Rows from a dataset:
○ ○ ○ ○ ○
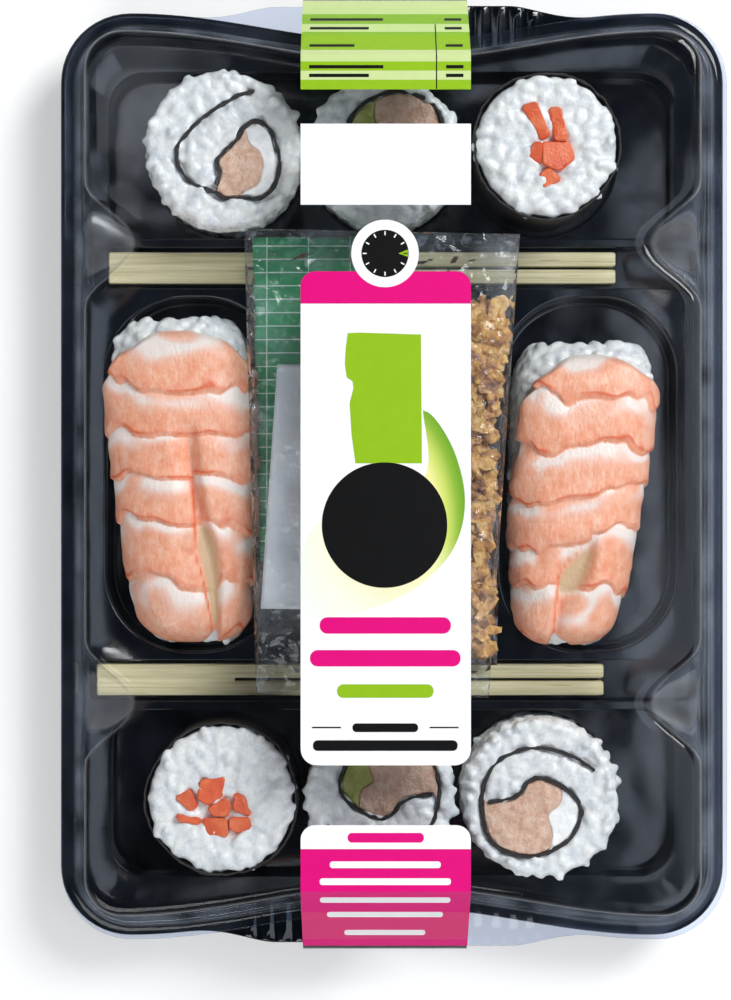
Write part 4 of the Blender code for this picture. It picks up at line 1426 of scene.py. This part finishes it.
def bar(x0, x1, y0, y1, radius=0.0, corners=(1, 1, 1, 1)):
    """A plan rectangle whose chosen corners are round: far right, far left, near left, near right."""
    if not radius:
        return [(x0, y0), (x1, y0), (x1, y1), (x0, y1)]
    made = []
    for quarter, (cx, cy) in enumerate(((x1, y1), (x0, y1), (x0, y0), (x1, y0))):
        if not corners[quarter]:
            made.append((cx, cy))
            continue
        sx, sy = (1, -1, -1, 1)[quarter], (1, 1, -1, -1)[quarter]
        for k in range(9):
            a = (quarter + k / 8) * pi / 2
            made.append((cx - sx * radius + radius * cos(a), cy - sy * radius + radius * sin(a)))
    return made


def disc(x, y, radius, count=72):
    turns = [2 * pi * k / count for k in range(count)]
    return [(x + radius * cos(a), y + radius * sin(a)) for a in turns]


L, R = FILM_X0 + 0.05, FILM_X1 - 0.05
rows = [
    (100.4, 101.6, "pale_green"), (97.8, 100.4, "pale_green"), (95.1, 97.8, "green"),
    (92.9, 95.1, "pale_green"),
    (88.0, 92.9, "green"), (85.3, 88.0, "pale_green"), (83.4, 85.3, "green"), (81.5, 83.4, "pale_green"),
    (79.5, 81.5, "green"),
]
for k, (y0, y1, shade) in enumerate(rows):
    printed(f"table_row_{k + 1}", bar(L, R, y0, y1), shade, 1)
printed("table_rule", bar(8.9, 9.15, 79.6, 95.0), "black", 2)
for k in range(5):
    y = (96.3, 93.9, 89.2, 84.2, 82.4)[k]
    printed(f"table_line_{k + 1}", bar(-17.4, -2.0 - 3.0 * (k % 3), y - 0.35, y + 0.35), "black", 2)
    printed(f"table_value_{k + 1}", bar(11.0, 14.6, y - 0.35, y + 0.35), "black", 2)
printed("date_panel", bar(L, R, 55.6, 72.4), "white", 1)
printed("name_panel", bar(L, R, -60.6, 35.15, 3.4, (0, 0, 1, 1)), "white", 1)
printed("heading_bar", bar(L, R, 35.1, 41.8, 3.0, (1, 1, 0, 0)), "magenta", 1)
printed("dial_ring", disc(-1.65, 45.5, 7.0), "white", 2)
printed("dial_face", disc(-1.65, 45.5, 4.9), "black", 3)
for k in range(12):
    a = 2 * pi * k / 12
    c, s = cos(a), sin(a)
    corners = ((3.8, 0.13), (4.6, 0.13), (4.6, -0.13), (3.8, -0.13))
    spoke = [(-1.65 + r * c - w * s, 45.5 + r * s + w * c) for r, w in corners]
    printed(f"dial_tick_{k + 1}", spoke, "white", 4)
printed("dial_wedge", [(1.1, 45.5), (3.1, 46.3), (3.1, 44.8)], "green", 4)
brush = [
    (-9.4, 29.0), (-7.0, 29.1), (5.8, 28.7), (6.0, 2.0), (-7.8, 2.0), (-8.6, 8.0), (-9.0, 14.5), (-8.2, 17.6),
    (-8.4, 19.0), (-9.6, 19.8), (-10.0, 22.5), (-9.8, 26.0),
]
printed("brushed_block", brush, "green", 2)


def pear_colour(tree, place):
    """Green at the skin on the right, fading through yellow to white at the lower left."""
    parts = add(tree, "SeparateXYZ", {0: place})
    offset = add(tree, "VectorMath", {0: place, 1: (-3.2, -11.0, 33.3)}, operation="SUBTRACT")
    flat = add(tree, "VectorMath", {0: offset, 1: (1.0, 0.62, 0.0)}, operation="MULTIPLY")
    ring = add(tree, "VectorMath", {0: flat}, operation="LENGTH").outputs["Value"]
    skin = add(
        tree, "ValToRGB", {0: add(tree, "MapRange", {0: ring, 1: 9.0, 2: 19.0})},
        stops=[
            (0.0, "EDE88A"), (0.35, "F1EE9E"), (0.55, "CFDD6B"), (0.78, "8CB63A"), (0.93, "6FA52A"),
            (1.0, "A9C97A"),
        ],
    )
    low = add(tree, "MapRange", {0: parts.outputs["Y"], 1: -30.0, 2: -14.0, 3: 0.75, 4: 0.0})
    left = add(tree, "MapRange", {0: parts.outputs["X"], 1: -19.0, 2: -2.0, 3: 0.85, 4: 0.0})
    return mixed(tree, left, mixed(tree, low, skin, "F9F9F2"), "FCFCF8")


pear_ink = surface("pear_print", pear_colour, 0.45, Specular_IOR_Level=0.2)
pear = [(6.2, 13.0), (8.0, 12.0), (10.6, 8.6), (12.9, 4.0), (14.5, -1.6), (14.9, -6.6), (14.1, -11.8),
        (12.0, -16.6), (8.6, -20.6), (3.8, -24.4), (-3.0, -27.6), (-10.0, -29.4), (-18.9, -28.8),
        (-18.9, -16.0), (-12.0, -8.0),
        (6.0, -2.0)]
printed("fruit_shape", [(max(p[0], L), p[1]) for p in smooth_line(pear + pear[:1], 6)[:-1]], pear_ink, 2)
printed("name_disc", disc(-1.75, -10.8, 13.0, 120), "black", 3)
for k, (half, y) in enumerate(((13.6, -31.6), (15.6, -38.4))):
    printed(f"title_bar_{k + 1}", bar(-1.6 - half, -1.6 + half, y - 1.7, y + 1.7, 1.6), "magenta", 2)
printed("title_bar_3", bar(-11.6, 8.4, -46.6, -43.8, 1.3), "green", 2)
for side in (1, -1):
    x = -1.6 + side * 12.2
    printed(f"thin_rule_{'right' if side > 0 else 'left'}", bar(x - 3.0, x + 3.0, -52.9, -52.6), "black", 2)
printed("small_bar_1", bar(-8.4, 5.2, -53.7, -51.9, 0.8), "black", 2)
printed("small_bar_2", bar(-16.6, 13.4, -57.6, -55.4, 1.0), "black", 2)
printed("count_panel", bar(L, R, -78.0, -73.0, 3.0, (1, 1, 0, 0)), "white", 1)
printed("list_panel", bar(L, R, -101.2, -77.95), "magenta", 1)
printed("count_bar", bar(-9.4, 6.4, -76.6, -74.6, 0.9), "magenta", 2)
for k, (half, y) in enumerate(((11.5, -81.2), (13.6, -84.7), (13.6, -89.0), (12.2, -92.8), (8.6, -97.6))):
    printed(f"list_line_{k + 1}", bar(-1.6 - half, -1.6 + half, y - 0.7, y + 0.7, 0.6), "white", 2)

# ---------------------------------------------------------------- table top, camera and lights
# The pack lies on a white surface under a wide soft light from the far right, so its shadow falls to the
# near left. The camera looks straight down from half a metre.


def table_colour(tree, place):
    return add(tree, "ValToRGB", {0: speckle(tree, place, 0.01)}, stops=[(0.3, "E2E2E2"), (0.7, "E4E4E4")])


white = surface("white_table", table_colour, 0.9, Specular_IOR_Level=0.0, Emission_Color="FFFFFF")
tree = white.node_tree
glow = add(tree, "Math", {0: add(tree, "LightPath").outputs["Is Camera Ray"], 1: 0.3}, operation="MULTIPLY")
shader = next(n for n in tree.nodes if n.type == "BSDF_PRINCIPLED")
tree.links.new(glow.outputs[0], shader.inputs["Emission Strength"])
floor_mesh = bpy.data.meshes.new("table_top")
floor_mesh.from_pydata([(-3, -3, 0), (3, -3, 0), (3, 3, 0), (-3, 3, 0)], [], [(0, 1, 2, 3)])
floor_mesh.materials.append(white)
table_top = bpy.data.objects.new("table_top", floor_mesh)
bpy.context.scene.collection.objects.link(table_top)

camera_data = bpy.data.cameras.new("camera")
camera_data.lens = 36.0 * 2348.0 / 1000.0
camera_data.sensor_width = 36.0
camera_data.clip_start = 0.01
camera = bpy.data.objects.new("camera", camera_data)
camera.location = (-5.7 * MM, -5.6 * MM, 520 * MM)
bpy.context.scene.collection.objects.link(camera)
bpy.context.scene.camera = camera


def softbox(name, place, target, width, height, power, shade="FFFFFF"):
    data = bpy.data.lights.new(name, "AREA")
    data.shape = "RECTANGLE"
    data.size, data.size_y = width, height
    data.energy = power
    data.color = linear(shade)[:3]
    made = bpy.data.objects.new(name, data)
    made.location = place
    away = Vector(place) - Vector(target)
    made.rotation_euler = away.to_track_quat("Z", "Y").to_euler()
    bpy.context.scene.collection.objects.link(made)


softbox("key", (0.62, 0.58, 0.75), (0, 0, 0), 0.5, 0.5, 12.6)
softbox("fill", (-0.35, -0.8, 0.75), (0, 0, 0), 0.7, 0.7, 6.6)
softbox("window_right", (0.27, -0.06, 0.64), (0.27, -0.06, 0), 0.30, 0.44, 0.85, "E4EEFF")
softbox("window_left", (-0.135, 0.18, 0.64), (-0.135, 0.18, 0), 0.10, 0.07, 0.045, "EEF4FF")

world = bpy.data.worlds.new("studio")
bpy.context.scene.world = world
world.use_nodes = True
tree = world.node_tree
tree.nodes.clear()
out = tree.nodes.new("ShaderNodeOutputWorld")
height = add(tree, "SeparateXYZ", {0: add(tree, "TexCoord").outputs["Generated"]}).outputs["Z"]
patches = speckle(tree, add(tree, "TexCoord").outputs["Generated"], 1.7, 2.0)
uneven = add(tree, "MapRange", {0: patches, 1: 0.35, 2: 0.65, 3: 0.25, 4: 1.15})
room = add(
    tree, "ValToRGB", {0: add(tree, "MapRange", {0: height, 1: 0.0, 2: 1.0})},
    stops=[(0.0, "B9BEC6"), (0.35, "979DA6"), (0.7, "474C53"), (1.0, "24282D")],
)
strength = add(tree, "Math", {0: uneven, 1: 0.7}, operation="MULTIPLY")
scene_light = add(tree, "Background", {"Color": room, "Strength": strength})
seen = add(tree, "Background", {"Color": "FFFFFF", "Strength": 1.0})
camera_ray = add(tree, "LightPath").outputs["Is Camera Ray"]
mixed_world = add(tree, "MixShader", {0: camera_ray, 1: scene_light, 2: seen})
tree.links.new(mixed_world.outputs[0], out.inputs[0])
bpy.context.scene.view_settings.view_transform = "Standard"
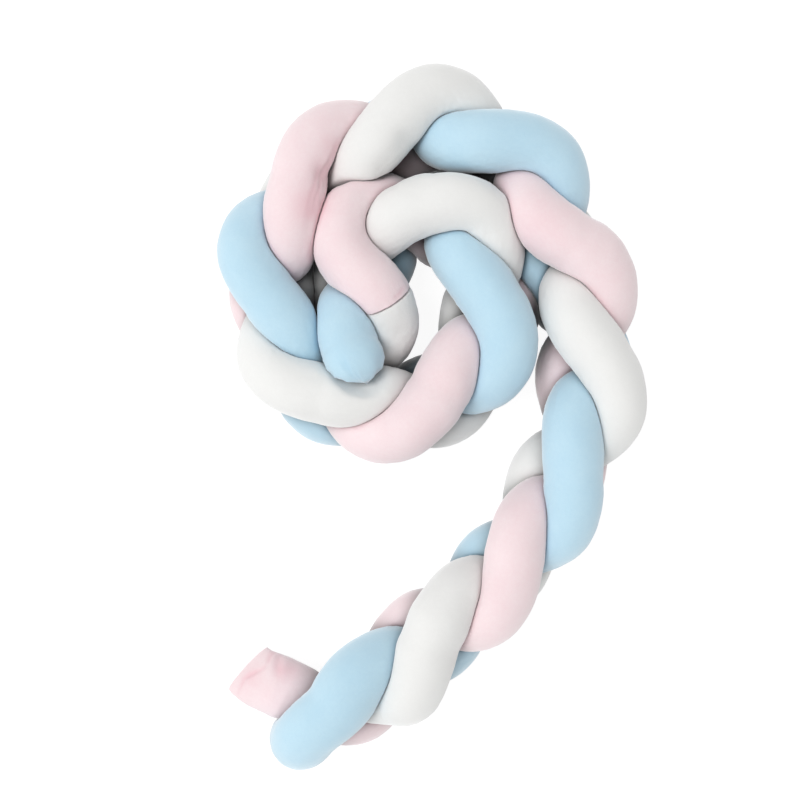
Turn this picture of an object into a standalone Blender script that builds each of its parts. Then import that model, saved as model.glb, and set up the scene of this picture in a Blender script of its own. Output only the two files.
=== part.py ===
"""Crib bumper: three long stuffed velour tubes, plaited and laid down in a loose coil with a tail.

The plait stands on its edge, so each fold of a tube shows once along the top and
lies once on the surface below. Each tube is one filled solid: a loft of rings along
its centreline, drawn in wherever a neighbour presses on it, and flat underneath
where it lies on the surface. Pink and white are sewn end to end at the inner end.

Metres, +Z up. The origin is the middle of the plait's outline, on the surface.
"""

from collections import namedtuple

import bpy
import numpy as np

NAME = "crib_bumper"

# sizes
TUBE_RADIUS = 0.0465      # a stuffed tube where nothing presses on it
RISE = 0.050              # how far a tube's centreline rises and falls in the plait
SWAY = 0.029              # how far it sways from side to side, twice as often
REST_HEIGHT = 0.0415      # centreline of a tube that lies on the surface
MIN_APART = 0.058         # nearest that two centrelines come where tubes press
MIDDLE = (-0.003, 0.005)  # plan middle of the outline, which becomes the origin
GAP = 0.0008              # left between tubes that press on each other
SEAM_GAP = 0.0004         # left between the sewn ends of pink and white
SIDES = 14                # points round a ring
RING_SPACING = 0.0325     # between rings
STEP = 0.012              # between points of a centreline
SHARP = 8.0               # how tightly a pressed section turns where it leaves its neighbour

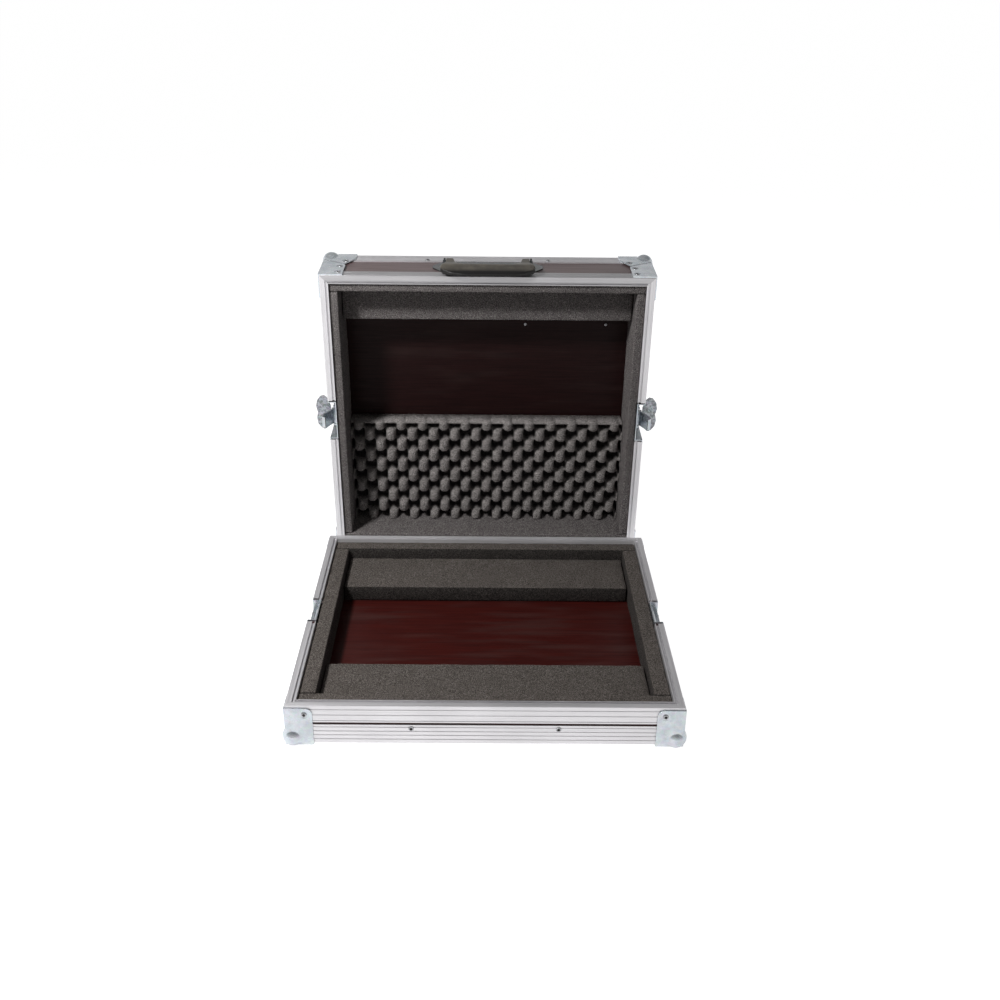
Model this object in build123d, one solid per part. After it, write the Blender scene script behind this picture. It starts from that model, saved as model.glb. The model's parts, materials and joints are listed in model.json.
○ ○ ○ ○ ○
> _TASK DIRECTIONS_: Every line from the one holding "Turn this picture" through the final line of the listing must be echoed exactly; leave out all other lines.

> _CORRECT ANSWER_:
Turn this picture of an object into a standalone Blender script that builds each of its parts. Then import that model, saved as model.glb, and set up the scene of this picture in a Blender script of its own. Output only the two files.
=== part.py ===
"""Crib bumper: three long stuffed velour tubes, plaited and laid down in a loose coil with a tail.

The plait stands on its edge, so each fold of a tube shows once along the top and
lies once on the surface below. Each tube is one filled solid: a loft of rings along
its centreline, drawn in wherever a neighbour presses on it, and flat underneath
where it lies on the surface. Pink and white are sewn end to end at the inner end.

Metres, +Z up. The origin is the middle of the plait's outline, on the surface.
"""

from collections import namedtuple

import bpy
import numpy as np

NAME = "crib_bumper"

# sizes
TUBE_RADIUS = 0.0465      # a stuffed tube where nothing presses on it
RISE = 0.050              # how far a tube's centreline rises and falls in the plait
SWAY = 0.029              # how far it sways from side to side, twice as often
REST_HEIGHT = 0.0415      # centreline of a tube that lies on the surface
MIN_APART = 0.058         # nearest that two centrelines come where tubes press
MIDDLE = (-0.003, 0.005)  # plan middle of the outline, which becomes the origin
GAP = 0.0008              # left between tubes that press on each other
SEAM_GAP = 0.0004         # left between the sewn ends of pink and white
SIDES = 14                # points round a ring
RING_SPACING = 0.0325     # between rings
STEP = 0.012              # between points of a centreline
SHARP = 8.0               # how tightly a pressed section turns where it leaves its neighbour

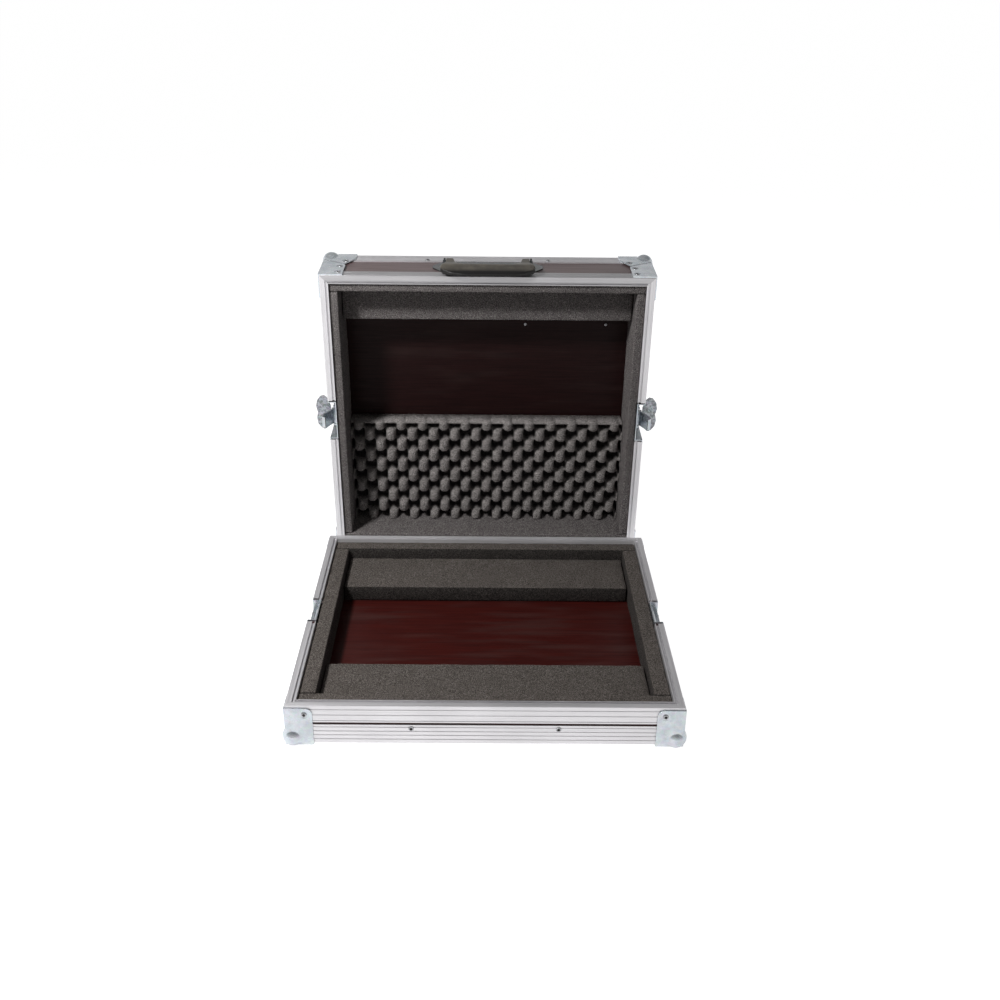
Model this object in build123d, one solid per part. After it, write the Blender scene script behind this picture. It starts from that model, saved as model.glb. The model's parts, materials and joints are listed in model.json.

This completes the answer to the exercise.